First, notice that $|\cdot | : x \mapsto | x|$ and $\operatorname{sign} : x \mapsto \left\{ \begin{array}{cl} 1 & \text{if} \ x>0 \\ -1 & \text{if} \ x<0 \end{array} \right.$ are surjective homomorphisms from $\mathbb{R}^{\times}$ to $\mathbb{R}_{>0}$ and $\mathbb{Z}_2$ respectively, with $\text{ker}(\operatorname{sign})=\mathbb{R}_{>0}$. In particular, $\mathbb{R}^{\times} \simeq \mathbb{Z}_2 \times \mathbb{R}_{>0}$ (for the isomorphism, take $x \mapsto (\operatorname{sign}(x),|x|)$) and $\mathbb{R}_{>0}$ is of index two in $\mathbb{R}^{\times}$.

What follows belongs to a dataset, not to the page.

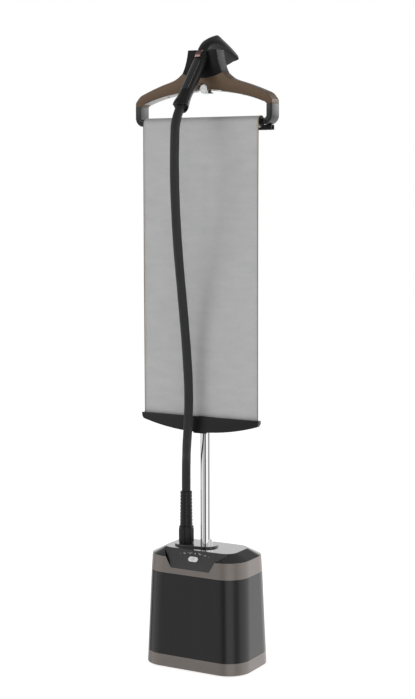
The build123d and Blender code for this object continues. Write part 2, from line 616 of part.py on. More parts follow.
CRADLE_SCREWS = [(-34, 1655), (34, 1655)]
with BuildPart() as cradle:
    with BuildSketch(FRONT.offset(-FRAME_DEPTH / 2)):
        with BuildLine():
            RadiusArc((0, CRADLE_MID_Z + 0.1), (CRADLE_SIDE[0], CRADLE_SIDE[1] + 0.1), -144)
            Spline((CRADLE_SIDE[0], CRADLE_SIDE[1] + 0.1), (52.5, 1672), (44.4, 1711.5),
                   tangents=((-0.55, 0.84), (-0.08, 1)))
            Polyline((44.4, 1711.5), (0, 1711.5), (0, CRADLE_MID_Z + 0.1))
        make_face()
        mirror(about=Plane.YZ)
    extrude(amount=FRAME_DEPTH)
    add(cradle_slot.part, mode=Mode.SUBTRACT)
    for x, z in CRADLE_SCREWS:
        add(rod(Plane((x, FRAME_DEPTH / 2 + 1, z), z_dir=(0, -1, 0)), 2, 19), mode=Mode.SUBTRACT)
cradle.part.label = "cradle"
export_step(cradle.part, "parts/cradle.step")

with BuildPart() as cradle_screws:
    for x, z in CRADLE_SCREWS:
        add(rod(Plane((x, FRAME_DEPTH / 2, z), z_dir=(0, -1, 0)), 2, 17))
        add(rod(Plane((x, FRAME_DEPTH / 2, z), z_dir=(0, 1, 0)), 4, 1.6))
cradle_screws.part.label = "cradle_screws"
export_step(cradle_screws.part, "parts/cradle_screws.step")

CUFF_TOP, CUFF_FLOOR, CUFF_MOUTH, NECK = -80.0, -85.0, -118.0, 70.0
HANDLE_SECTIONS = [(CUFF_TOP, 17, 17.5), (-40, 17.5, 18.5), (0, 18, 19), (40, 18, 19), (NECK, 18, 19)]
INSET_LOW, INSET_HIGH, INSET_HALF = -64.0, 44.0, 9.5
TRIGGER_LOW, TRIGGER_HIGH, TRIGGER_HALF = 50.0, 76.0, 8.5
TRIGGER_PIVOT, PIVOT_R = 16.0, 1.2


def handle_form(grow=0.0):
    """Outer form of the handle, lofted through ovals."""
    ovals = []
    for s, half_x, half_y in HANDLE_SECTIONS:
        with BuildSketch(handle_plane(s)) as oval:
            Ellipse(half_x + grow, half_y + grow)
        ovals.append(oval.sketch)
    with BuildPart() as form:
        loft(ovals)
    return form.part


def side_block(s_low, s_high, low, high, half):
    """Block along the handle, from low to high towards its front side."""
    with BuildPart() as block:
        with BuildSketch(SIDE):
            with Locations(((s_low + s_high) / 2, (low + high) / 2)):
                Rectangle(s_high - s_low, high - low)
        extrude(amount=half, both=True)
    return block.part


with BuildPart() as handle_inset:
    add(handle_form(0.5))
    add(handle_form(-2), mode=Mode.SUBTRACT)
    add(side_block(INSET_LOW, INSET_HIGH, 5, 30, INSET_HALF), mode=Mode.INTERSECT)
handle_inset.part.label = "handle_inset"
export_step(handle_inset.part, "parts/handle_inset.step")

with BuildPart() as handle_body:
    add(handle_form())
    add(side_block(TRIGGER_LOW - 0.7, NECK + 1, 10.5, 30, TRIGGER_HALF + 0.6), mode=Mode.SUBTRACT)
    add(handle_inset.part, mode=Mode.SUBTRACT)
    add(rod(handle_plane(CUFF_TOP - 1), 8.5, NECK - CUFF_TOP + 2), mode=Mode.SUBTRACT)
handle_body.part.label = "handle_body"
export_step(handle_body.part, "parts/handle_body.step")

with BuildPart() as handle_pipe:
    add(rod(handle_plane(CUFF_FLOOR), 5, NECK - CUFF_FLOOR))
handle_pipe.part.label = "handle_pipe"
export_step(handle_pipe.part, "parts/handle_pipe.step")

with BuildPart() as steam_trigger:
    with BuildSketch(SIDE):
        with BuildLine():
            Polyline((TRIGGER_HIGH, 19.5), (TRIGGER_HIGH, 14), (TRIGGER_LOW, 14), (TRIGGER_LOW, 20.5))
            ThreePointArc((TRIGGER_LOW, 20.5), (62, 24), (TRIGGER_HIGH, 19.5))
        make_face()
    extrude(amount=TRIGGER_HALF, both=True)
    fillet(steam_trigger.faces().sort_by(Axis(HANDLE_O, (0, -HANDLE_DIR[2], HANDLE_DIR[1])))[-1].edges(), 1.2)
    # round barrel that the trigger turns on
    with BuildSketch(SIDE):
        with Locations((TRIGGER_HIGH, TRIGGER_PIVOT)):
            Circle(PIVOT_R)
    extrude(amount=TRIGGER_HALF, both=True)
steam_trigger.part.label = "steam_trigger"
export_step(steam_trigger.part, "parts/steam_trigger.step")

with BuildPart() as head_cuff:
    for s, radius in ((CUFF_MOUTH, 20.4), (-108, 21.6), (-96, 20), (CUFF_TOP, 18.2)):
        with BuildSketch(handle_plane(s)):
            Circle(radius)
    loft()
    add(rod(handle_plane(CUFF_MOUTH - 1), HOSE_R + 1.0, CUFF_FLOOR - CUFF_MOUTH + 1), mode=Mode.SUBTRACT)
    add(rod(handle_plane(CUFF_FLOOR - 1), 5.2, 8), mode=Mode.SUBTRACT)
    # arch in each side of the mouth leaves a lobe in front and behind
    with BuildSketch(SIDE):
        with Locations((CUFF_MOUTH - 7, 0)):
            Circle(15)
    extrude(amount=30, both=True, mode=Mode.SUBTRACT)
head_cuff.part.label = "head_cuff"
export_step(head_cuff.part, "parts/head_cuff.step")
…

Let $H$ be a subgroup of finite index in $\mathbb{R}^{\times}$; then $|H|$ is of finite index in $\mathbb{R}_{>0}$. But $\mathbb{R}_{>0}$ is an infinite divisible abelian group, so $|H|=\mathbb{R}_{>0}$ hence $\mathbb{R}_{>0} \subset H$.

You deduce that $[\mathbb{R}^{\times}: H] \leq [\mathbb{R}^{\times}: \mathbb{R}_{>0}]=2$, that is $H= \mathbb{R}^{\times}$ or $H=\mathbb{R}_{>0}$.